The Dark Backward's deliberate dementia is clear. But, it's overall intent is to pull back the curtain to shed some limelight on the abysmally deep, dank, lint-caked naval of showbiz' bloated underbelly. A lesson that proves even those with wax wings and the best intentions can fail to realize that maybe Hollywood isn't the Sun in the proverbial solar system of artistic success. Watch The Dark Backward. Celebrate the awkward.

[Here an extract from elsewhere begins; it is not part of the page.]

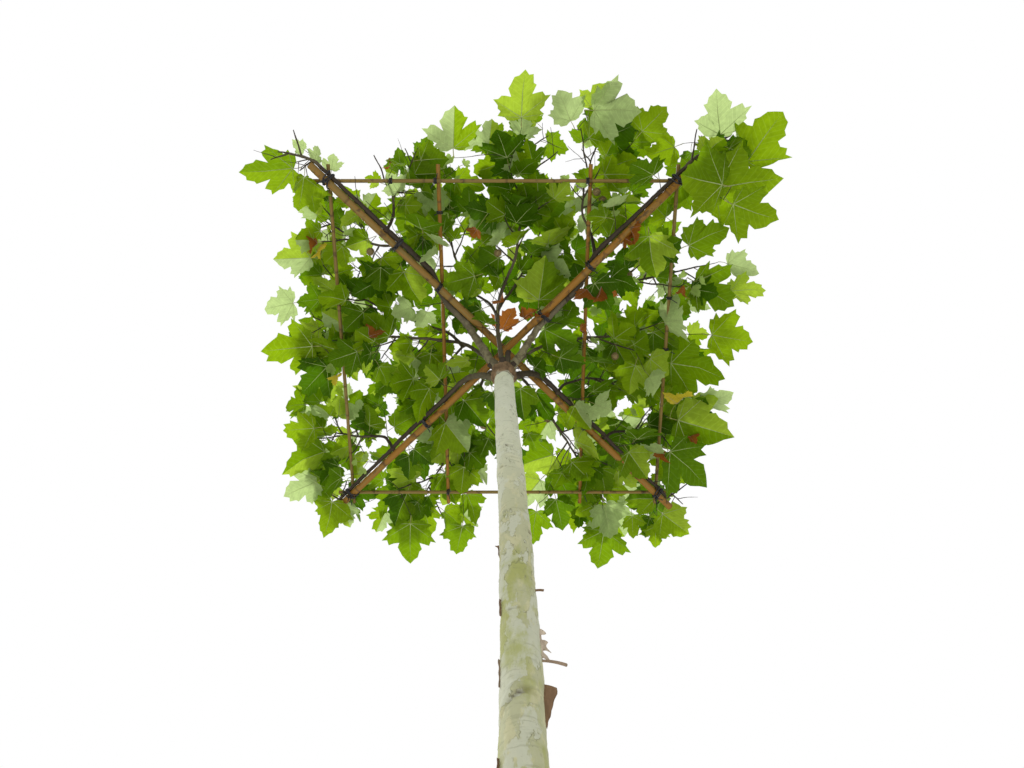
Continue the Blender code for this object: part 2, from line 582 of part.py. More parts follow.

Fun Facts about the Dark Backward:
In preparation for the awkward, nebbish and funny-as-a-crutch character of Marty Malt, director Adam Rifkin signed actor Judd Nelson up for open mic nights at local comedy clubs before filming. Judd performed in character and in full costume so that no one would know that it was actually him. And in true troll form, they used the purposely written bad jokes from the script as material.
Advertisements for the fictional company Blumps Industries, can be seen throughout The Dark Backward as well as in most of Adam Rifkin's movies. In fact, Blump's Squeezable Bacon was recently referenced by Charlie Sheen during his media-hyped fifteen minutes of shame. The public just thought that it was another weird Sheen-ism like "Tiger's Blood", and "Winning". But in all actuality, it was a Blump's ad recycled from The Dark Backward and reused in The Chase, in which Sheen starred.
In Adam Rifkin's segment of drive-in era spoof Chillerama entitled "Wadzilla", scenes from the Twinkie Doodle Show, a fictional variety show in The Dark Backward, are shown in the background, on a tv set, and in between newsreels.
Apparently, Adam Rifkin had written the entire screenplay for the The Dark Backward when he was only 19 years old.